--- Information supplied ---

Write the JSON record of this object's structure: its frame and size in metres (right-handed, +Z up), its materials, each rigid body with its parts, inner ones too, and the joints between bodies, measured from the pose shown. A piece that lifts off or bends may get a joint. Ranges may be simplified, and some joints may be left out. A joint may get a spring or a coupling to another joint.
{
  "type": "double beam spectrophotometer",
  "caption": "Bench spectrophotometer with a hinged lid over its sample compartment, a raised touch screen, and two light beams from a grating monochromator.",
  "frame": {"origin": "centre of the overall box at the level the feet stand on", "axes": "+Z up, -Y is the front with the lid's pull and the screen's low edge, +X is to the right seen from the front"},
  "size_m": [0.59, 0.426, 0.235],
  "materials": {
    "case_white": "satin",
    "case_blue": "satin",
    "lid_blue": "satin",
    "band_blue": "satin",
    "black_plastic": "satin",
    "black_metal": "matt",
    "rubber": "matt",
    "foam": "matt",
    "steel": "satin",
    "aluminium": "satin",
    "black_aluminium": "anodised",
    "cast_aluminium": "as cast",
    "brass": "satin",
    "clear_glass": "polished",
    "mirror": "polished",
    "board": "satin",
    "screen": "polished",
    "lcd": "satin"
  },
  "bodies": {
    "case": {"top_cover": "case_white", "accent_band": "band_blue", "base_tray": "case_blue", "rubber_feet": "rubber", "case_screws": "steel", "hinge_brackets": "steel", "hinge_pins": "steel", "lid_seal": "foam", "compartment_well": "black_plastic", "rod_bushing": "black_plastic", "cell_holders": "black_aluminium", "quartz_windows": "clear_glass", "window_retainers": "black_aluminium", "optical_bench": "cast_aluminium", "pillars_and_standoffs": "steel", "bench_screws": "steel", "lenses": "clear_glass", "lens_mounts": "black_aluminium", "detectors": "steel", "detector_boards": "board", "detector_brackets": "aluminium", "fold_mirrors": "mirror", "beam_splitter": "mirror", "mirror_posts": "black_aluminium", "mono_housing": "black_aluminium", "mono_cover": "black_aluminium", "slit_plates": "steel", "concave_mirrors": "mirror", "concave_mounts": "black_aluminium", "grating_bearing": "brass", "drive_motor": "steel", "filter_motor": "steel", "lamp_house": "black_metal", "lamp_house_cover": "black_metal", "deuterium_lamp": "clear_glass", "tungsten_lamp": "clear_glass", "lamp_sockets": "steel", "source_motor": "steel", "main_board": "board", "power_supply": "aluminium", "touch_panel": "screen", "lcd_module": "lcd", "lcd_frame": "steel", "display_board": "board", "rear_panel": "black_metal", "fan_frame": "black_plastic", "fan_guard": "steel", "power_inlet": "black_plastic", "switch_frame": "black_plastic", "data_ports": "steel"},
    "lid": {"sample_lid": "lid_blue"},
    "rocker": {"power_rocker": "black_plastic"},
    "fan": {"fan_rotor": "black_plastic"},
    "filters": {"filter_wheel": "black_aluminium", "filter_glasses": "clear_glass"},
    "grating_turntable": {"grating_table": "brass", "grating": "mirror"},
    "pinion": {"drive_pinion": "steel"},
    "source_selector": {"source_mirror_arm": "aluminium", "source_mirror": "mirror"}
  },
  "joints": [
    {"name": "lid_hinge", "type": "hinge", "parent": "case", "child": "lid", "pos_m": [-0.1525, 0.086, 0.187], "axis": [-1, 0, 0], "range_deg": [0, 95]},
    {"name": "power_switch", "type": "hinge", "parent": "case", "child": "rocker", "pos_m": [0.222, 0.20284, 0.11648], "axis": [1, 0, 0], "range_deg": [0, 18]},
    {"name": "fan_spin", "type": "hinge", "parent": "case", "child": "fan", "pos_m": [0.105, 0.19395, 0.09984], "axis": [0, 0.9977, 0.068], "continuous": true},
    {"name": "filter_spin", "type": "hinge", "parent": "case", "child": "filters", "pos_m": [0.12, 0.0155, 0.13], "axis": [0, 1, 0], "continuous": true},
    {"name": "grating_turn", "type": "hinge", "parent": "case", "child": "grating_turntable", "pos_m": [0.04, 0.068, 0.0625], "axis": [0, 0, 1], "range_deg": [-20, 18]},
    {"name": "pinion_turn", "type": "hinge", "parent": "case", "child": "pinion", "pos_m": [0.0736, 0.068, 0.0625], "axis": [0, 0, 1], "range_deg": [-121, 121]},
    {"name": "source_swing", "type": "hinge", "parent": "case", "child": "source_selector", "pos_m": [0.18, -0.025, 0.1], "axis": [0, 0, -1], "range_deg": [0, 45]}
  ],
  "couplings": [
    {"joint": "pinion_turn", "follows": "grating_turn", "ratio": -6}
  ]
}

---

# Instructions for the task:
Reproduce the entire listing word for word.

# Response:
Write the JSON record of this object's structure: its frame and size in metres (right-handed, +Z up), its materials, each rigid body with its parts, inner ones too, and the joints between bodies, measured from the pose shown. A piece that lifts off or bends may get a joint. Ranges may be simplified, and some joints may be left out. A joint may get a spring or a coupling to another joint.
{
  "type": "double beam spectrophotometer",
  "caption": "Bench spectrophotometer with a hinged lid over its sample compartment, a raised touch screen, and two light beams from a grating monochromator.",
  "frame": {"origin": "centre of the overall box at the level the feet stand on", "axes": "+Z up, -Y is the front with the lid's pull and the screen's low edge, +X is to the right seen from the front"},
  "size_m": [0.59, 0.426, 0.235],
  "materials": {
    "case_white": "satin",
    "case_blue": "satin",
    "lid_blue": "satin",
    "band_blue": "satin",
    "black_plastic": "satin",
    "black_metal": "matt",
    "rubber": "matt",
    "foam": "matt",
    "steel": "satin",
    "aluminium": "satin",
    "black_aluminium": "anodised",
    "cast_aluminium": "as cast",
    "brass": "satin",
    "clear_glass": "polished",
    "mirror": "polished",
    "board": "satin",
    "screen": "polished",
    "lcd": "satin"
  },
  "bodies": {
    "case": {"top_cover": "case_white", "accent_band": "band_blue", "base_tray": "case_blue", "rubber_feet": "rubber", "case_screws": "steel", "hinge_brackets": "steel", "hinge_pins": "steel", "lid_seal": "foam", "compartment_well": "black_plastic", "rod_bushing": "black_plastic", "cell_holders": "black_aluminium", "quartz_windows": "clear_glass", "window_retainers": "black_aluminium", "optical_bench": "cast_aluminium", "pillars_and_standoffs": "steel", "bench_screws": "steel", "lenses": "clear_glass", "lens_mounts": "black_aluminium", "detectors": "steel", "detector_boards": "board", "detector_brackets": "aluminium", "fold_mirrors": "mirror", "beam_splitter": "mirror", "mirror_posts": "black_aluminium", "mono_housing": "black_aluminium", "mono_cover": "black_aluminium", "slit_plates": "steel", "concave_mirrors": "mirror", "concave_mounts": "black_aluminium", "grating_bearing": "brass", "drive_motor": "steel", "filter_motor": "steel", "lamp_house": "black_metal", "lamp_house_cover": "black_metal", "deuterium_lamp": "clear_glass", "tungsten_lamp": "clear_glass", "lamp_sockets": "steel", "source_motor": "steel", "main_board": "board", "power_supply": "aluminium", "touch_panel": "screen", "lcd_module": "lcd", "lcd_frame": "steel", "display_board": "board", "rear_panel": "black_metal", "fan_frame": "black_plastic", "fan_guard": "steel", "power_inlet": "black_plastic", "switch_frame": "black_plastic", "data_ports": "steel"},
    "lid": {"sample_lid": "lid_blue"},
    "rocker": {"power_rocker": "black_plastic"},
    "fan": {"fan_rotor": "black_plastic"},
    "filters": {"filter_wheel": "black_aluminium", "filter_glasses": "clear_glass"},
    "grating_turntable": {"grating_table": "brass", "grating": "mirror"},
    "pinion": {"drive_pinion": "steel"},
    "source_selector": {"source_mirror_arm": "aluminium", "source_mirror": "mirror"}
  },
  "joints": [
    {"name": "lid_hinge", "type": "hinge", "parent": "case", "child": "lid", "pos_m": [-0.1525, 0.086, 0.187], "axis": [-1, 0, 0], "range_deg": [0, 95]},
    {"name": "power_switch", "type": "hinge", "parent": "case", "child": "rocker", "pos_m": [0.222, 0.20284, 0.11648], "axis": [1, 0, 0], "range_deg": [0, 18]},
    {"name": "fan_spin", "type": "hinge", "parent": "case", "child": "fan", "pos_m": [0.105, 0.19395, 0.09984], "axis": [0, 0.9977, 0.068], "continuous": true},
    {"name": "filter_spin", "type": "hinge", "parent": "case", "child": "filters", "pos_m": [0.12, 0.0155, 0.13], "axis": [0, 1, 0], "continuous": true},
    {"name": "grating_turn", "type": "hinge", "parent": "case", "child": "grating_turntable", "pos_m": [0.04, 0.068, 0.0625], "axis": [0, 0, 1], "range_deg": [-20, 18]},
    {"name": "pinion_turn", "type": "hinge", "parent": "case", "child": "pinion", "pos_m": [0.0736, 0.068, 0.0625], "axis": [0, 0, 1], "range_deg": [-121, 121]},
    {"name": "source_swing", "type": "hinge", "parent": "case", "child": "source_selector", "pos_m": [0.18, -0.025, 0.1], "axis": [0, 0, -1], "range_deg": [0, 45]}
  ],
  "couplings": [
    {"joint": "pinion_turn", "follows": "grating_turn", "ratio": -6}
  ]
}